What can policymakers, governmental agencies, and publications do to provide parents with a better guide to school quality? Kurtz and others have proposed a Consumer Reports-style list of attributes. I’d say that should include a key factor that rarely gets mentioned: curriculum. Are young children being taught to decipher words through systematic instruction in phonics, as supported by scientific evidence? Are kids listening to and discussing complex text that builds academic knowledge and vocabulary, beginning in kindergarten, guided by one of several recently developed elementary literacy curricula?
It’s surprisingly hard to get that kind of information, but that has to change. We need to understand that what gets taught is vitally important. It would also be nice to have a system of school inspection, on the English model, that could help parents determine whether a curriculum is being delivered effectively.
Ideally, we would administer a different kind of reading test, with passages grounded in the content of the curriculum, or at least in broader state academic standards for social studies and science. That would help level the playing field for students less able to acquire academic knowledge outside school and give teachers an incentive to focus on teaching content rather than illusory “skills.”

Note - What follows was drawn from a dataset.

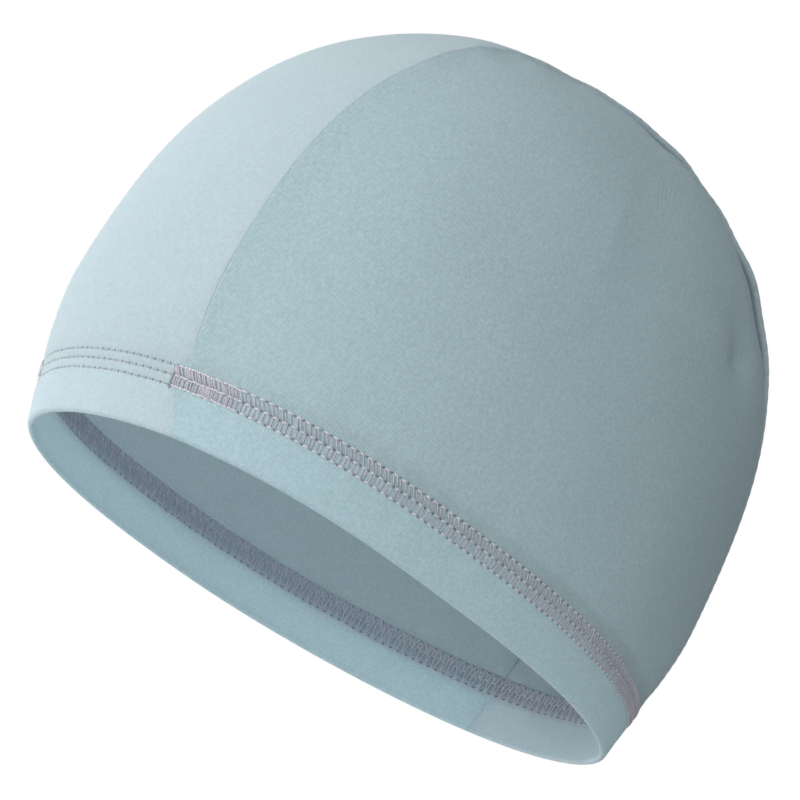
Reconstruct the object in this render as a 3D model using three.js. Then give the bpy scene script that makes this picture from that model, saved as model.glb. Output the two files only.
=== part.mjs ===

For at least the past twenty years, we’ve looked to reading and math scores as the measure of school quality. During that period, we’ve seen stagnant or declining scores and a widening gap between high- and low-scorers. Some argue the problem is not enough accountability—that is, not enough emphasis on holding schools accountable for student test scores. Those observers might view the new U.S. News rankings as a welcome development.
But the evidence indicates we’ve put too much emphasis on accountability, at least in its current form. If we don’t wean ourselves from our dependence on standardized tests, we’ll only continue to doom millions of students to a version of education that squelches their natural curiosity and their true potential.